Esas olan asmayanların, kesmeyenlerin, savaşmayanların, iktidara ortak olmayanların ve özellikle iktidarın karşısında ve onunla çatışma halinde olanların tarihini yazmaktır. Tarihin demokratikleşmesi için de bu gereklidir. Bunun için mevcut her türlü malzemeyi (sözlü, yazılı, görsel vb.) kullanabiliriz. Söz konusu malzemeler kendi çevremizi, kendi insanlarımızı, bildiğimiz ve yaşadığımız mekânları, dolaysıyla da kendi geçmişimizi anlamamıza ve yazmamıza hizmet edecektir. Esas olan sesi kısılmış, sindirilmiş veya varlıkları gözden kaçırılmış olan birey, sınıf veya toplumların sesine kulak vermek, onları anlamaktır.
Sözlü tarihle ilgili yapılacak her çalışma bu bağlamda çok önemlidir, bu nedenle yapılan ve yapılacak olan çalışmaları küçümsememeliyiz. Her ailenin, her aşiretin, her halkın ve her bir mekânın tarihi vardır. Sadece bu saydıklarımın değil, her şeyin bir tarihi vardır: Avcılığın, tarımın, sanayinin, siyasetin, ekonominin, bilimin, futbolun, sinemanın, şiirin, müziğin, güzellik yarışmalarının vs. Görevimiz bu tarihleri “kutsal tarafsızlık kurallarına karşı günah işle”yerek yazmaktır: Hayatı tarihin içine sokmaktır.
Sözlü tarih çalışmalarıyla çok sayıda yaşantıyı temsil eden, ama dikkate değer bulunmayan insanları anlatarak; parçanın parçasını oluşturanların anlatımlarıyla edinilen bilgilerin toplamından ortak öğelerin meydana çıkmasına esaslı katkıda bulunabilir.
Kısacası:
1. Yaşam öyküleri ve mekân tarihleri sözlü tarih çalışmaları için çok uygun çalışma alanlarıdır. Kişi, aile, köy ve kasaba çalışmalarında çok önemli ve anlamlı veriler elde edilebilir. Sıradan insanların kendilerinin ve yaşadıkları yerlerin de anlatılmaya değer birer tarihleri/öyküleri olduğu anlatabilir.

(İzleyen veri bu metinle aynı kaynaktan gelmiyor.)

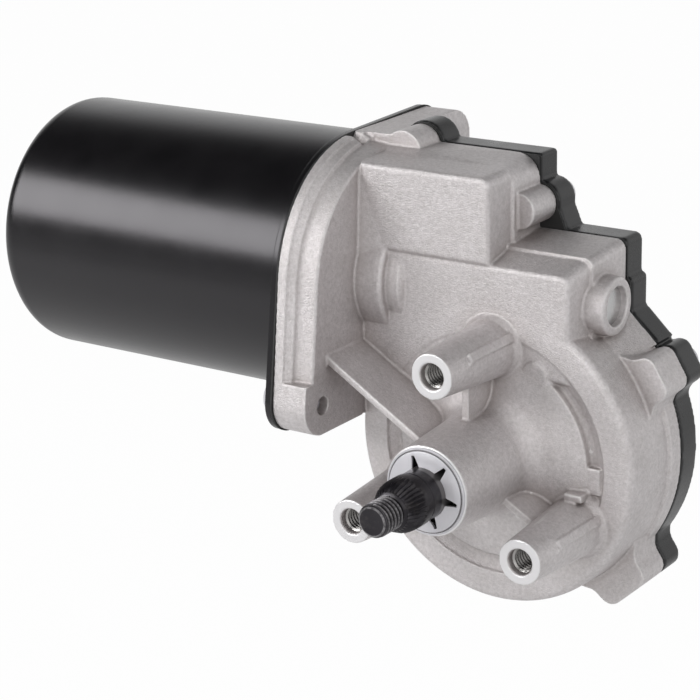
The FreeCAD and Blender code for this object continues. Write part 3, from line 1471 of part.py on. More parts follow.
def wheel_outline(turn):
    """Toothed outline of the worm wheel, turned by an angle; a gap stands at the top."""
    pitch = 360 / WHEEL_TEETH
    tip = flank_angle(wheel_tip_radius)
    mid = flank_angle(wheel_pitch_radius)
    root = flank_angle(wheel_root_radius)
    edges = []
    for i in range(WHEEL_TEETH):
        centre = 90 + turn + (i + 0.5) * pitch
        spots = [point(*on_circle(radius, angle)) for radius, angle in (
            (wheel_root_radius, centre - root), (wheel_pitch_radius, centre - mid),
            (wheel_tip_radius, centre - tip), (wheel_tip_radius, centre + tip),
            (wheel_pitch_radius, centre + mid), (wheel_root_radius, centre + root),
            (wheel_root_radius, centre + pitch - root))]
        edges += [Part.Arc(spots[0], spots[1], spots[2]).toShape(),
                  Part.LineSegment(spots[2], spots[3]).toShape(),
                  Part.Arc(spots[3], spots[4], spots[5]).toShape(),
                  Part.LineSegment(spots[5], spots[6]).toShape()]
    return Part.Wire(edges)


def wheel_twist():
    """Turn of the helical teeth from the wheel's middle to either face, in degrees."""
    return degrees(WHEEL_WIDTH / 2 * tan(radians(lead_angle)) / wheel_pitch_radius)


def worm_wheel():
    """Plastic worm wheel with helical teeth and a ribbed web, moulded round its hub."""
    twist = wheel_twist()
    front = facing_y(wheel_outline(twist), wheel_front)
    back = facing_y(wheel_outline(-twist), wheel_back)
    teeth = Part.makeLoft([front, back], True, True)
    rim_inner = wheel_root_radius - WHEEL_RIM_THICKNESS + 0.5
    web_front = wheel_back - WHEEL_WEB_THICKNESS
    recess = ring_y(HUB_FLANGE_RADIUS + 2.5, rim_inner, wheel_front - 1, web_front)
    ribs = []
    for i in range(WHEEL_RIB_COUNT):
        bar = box((HUB_FLANGE_RADIUS, rim_inner + 1), (wheel_front + 0.8, web_front + 1),
                  (-WHEEL_RIB_THICKNESS / 2, WHEEL_RIB_THICKNESS / 2))
        ribs.append(about_output(bar, 360 * i / WHEEL_RIB_COUNT))
    return teeth.cut([recess.cut(ribs), turned_y(hub_profile(SEAT_FIT)), ring_y(0, SHAFT_RADIUS + 1, 0, 60)])


def contact_disc():
    """Park switch disc on the wheel's back face, with the gap that marks the park place."""
    disc = ring_y(CONTACT_DISC_INNER, CONTACT_DISC_OUTER, wheel_back, wheel_back + CONTACT_DISC_THICKNESS)
    gap = box((CONTACT_DISC_INNER + 5, CONTACT_DISC_OUTER + 1), (wheel_back - 1, wheel_back + 2), (-4, 4))
    return disc.cut(about_output(gap, 200))


# Files, one for each named piece

PIECES = {
    "gear_housing": gear_housing,
    "gear_cover": gear_cover,
    "cover_gasket": cover_gasket,
    "cover_screws": cover_screws,
    "connector_terminals": connector_terminals,
    "park_contacts": park_contacts,
    "motor_can": motor_can,
    "can_gasket": can_gasket,
    "can_screws": can_screws,
    "field_magnets": field_magnets,
    "magnet_clips": magnet_clips,
    "rear_bush": rear_bush,
    "bush_retainer": bush_retainer,
    "bearing_outer_ring": bearing_outer_ring,
    "bearing_retainer": bearing_retainer,
    "tip_bush": tip_bush,
    "thrust_plug": thrust_plug,
    "brush_card": brush_card,
    "brush_holders": brush_holders,
    "brushes": brushes,
    "brush_springs": brush_springs,
    "choke_coils": choke_coils,
    "choke_cores": choke_cores,
    "suppressor": suppressor,
    "motor_leads": motor_leads,
    "shaft_bushes": shaft_bushes,
    "shaft_seal": shaft_seal,
    "thrust_washer": thrust_washer,
    "armature_shaft": armature_shaft,
    "armature_core": armature_core,
    "armature_windings": armature_windings,
    "commutator_hub": commutator_hub,
    "commutator_bars": commutator_bars,
    "bearing_inner_ring": bearing_inner_ring,
    "thrust_ball": thrust_ball,
    "bearing_balls": bearing_balls,
    "bearing_cage": bearing_cage,
    "output_shaft": output_shaft,
    "star_washer": star_washer,
    "wheel_hub": wheel_hub,
    "worm_wheel": worm_wheel,
    "contact_disc": contact_disc,
}

os.makedirs("parts", exist_ok=True)
for name, build in PIECES.items():
    shape = build()
    shape.exportStep("parts/" + name + ".step")
    print(name, len(shape.Solids), round(shape.Volume, 1), shape.isValid())
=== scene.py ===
import json
from math import atan2, cos, pi, radians, sin

import bmesh
import bpy
from mathutils import Matrix, Vector


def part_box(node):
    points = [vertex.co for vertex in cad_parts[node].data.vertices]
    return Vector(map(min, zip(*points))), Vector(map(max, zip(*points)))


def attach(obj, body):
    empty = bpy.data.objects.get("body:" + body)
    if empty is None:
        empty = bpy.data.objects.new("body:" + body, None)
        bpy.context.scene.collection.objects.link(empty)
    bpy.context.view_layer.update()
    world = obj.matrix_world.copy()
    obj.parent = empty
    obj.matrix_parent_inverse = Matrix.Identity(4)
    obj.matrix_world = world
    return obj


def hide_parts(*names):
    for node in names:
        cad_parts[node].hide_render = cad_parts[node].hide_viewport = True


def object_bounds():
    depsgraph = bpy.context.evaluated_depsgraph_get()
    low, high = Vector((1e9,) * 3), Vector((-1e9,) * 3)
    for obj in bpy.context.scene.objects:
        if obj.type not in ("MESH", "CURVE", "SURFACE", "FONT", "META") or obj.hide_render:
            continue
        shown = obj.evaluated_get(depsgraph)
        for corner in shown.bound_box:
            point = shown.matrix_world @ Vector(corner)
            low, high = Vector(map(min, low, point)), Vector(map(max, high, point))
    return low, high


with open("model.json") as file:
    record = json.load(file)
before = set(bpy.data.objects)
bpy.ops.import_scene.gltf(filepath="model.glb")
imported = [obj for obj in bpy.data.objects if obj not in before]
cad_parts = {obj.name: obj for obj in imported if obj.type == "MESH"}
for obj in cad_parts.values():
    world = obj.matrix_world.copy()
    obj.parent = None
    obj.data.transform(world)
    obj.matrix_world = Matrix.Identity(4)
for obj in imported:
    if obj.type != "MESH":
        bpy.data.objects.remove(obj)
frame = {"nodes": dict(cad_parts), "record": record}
cad_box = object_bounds()

# The looks of a wiper motor. Lengths are in metres and places in the CAD frame: the output
# shaft points along -Y, the motor lies along X, and +Z is up.

MM = 0.001

# Turned pieces and threads lie along the output shaft, and their profiles are drawn above its axis
ALONG = Vector((0, 1, 0))
ASIDE = Vector((0, 0, 1))
TURNED_STEPS = 120

# How near to a plane a vertex counts as lying on it
ON_PLANE = 0.05 * MM

# Camera, fitted to the photograph
CAMERA_PLACE = Vector((0.2611049, -0.3975939, 0.1857446))
CAMERA_AZIMUTH = 35.4453
CAMERA_ELEVATION = 17.8034
CAMERA_ROLL = -1.3727
CAMERA_LENS = 116.06
SENSOR_WIDTH = 36.0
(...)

2. Sözlü tarih, insanların kasabaları, köyleri hakkındaki düşüncelerini kayda geçirmenin yanında, geleceği geçmişin üzerine inşa etmelerine de yardımcı olur. Ayrıca, yerel mekânlarla gurur duyulmasına vesile olur. İnsanları bir birilerine bağlayan ve onların kimlik duygularına katkıda bulunan bağları bularak toplumların hızlı ve sağlıklı gelişmesine yardımcı olur.
3. Geleneksel tarih erkeksi bir anlayıştır, kadının adı yoktur. Dar, sakat ve yanlış bu tarih anlayışını ancak devrimci sözlü tarih yola getirebilir; bu, “yanı başımızdaki tarih”, toplumsal hafızanın oluşumuna muazzam katkılar sağlayabilir. Bugün toplumsal hafıza yalan, yanlış ve çarpıtılmış bilgilerin baskısı altındadır. Üniversiteler, okullar, yazılı ve görsel medya egemen anlayışı egemen kılmak için, şamata yaparak bir ağızdan aynı şeyleri konuşup aynı şeyleri yazarak toplum kuşatılmış durumdadır. Bu kuşatmayı yıkmak için bizlerinde onlar kadar olmasa bile bir şeyler yapmamız gerekir. Yapılacak işlerden en önemlisi sözlü tarih çalışmasıdır, çünkü yalan tarihin en iyi panzehri sözlü tarihtir.
Unutmayalım: Geçmiş yalnız anlatılanlar değil, birde unutulan ve anlatılmayanlardır.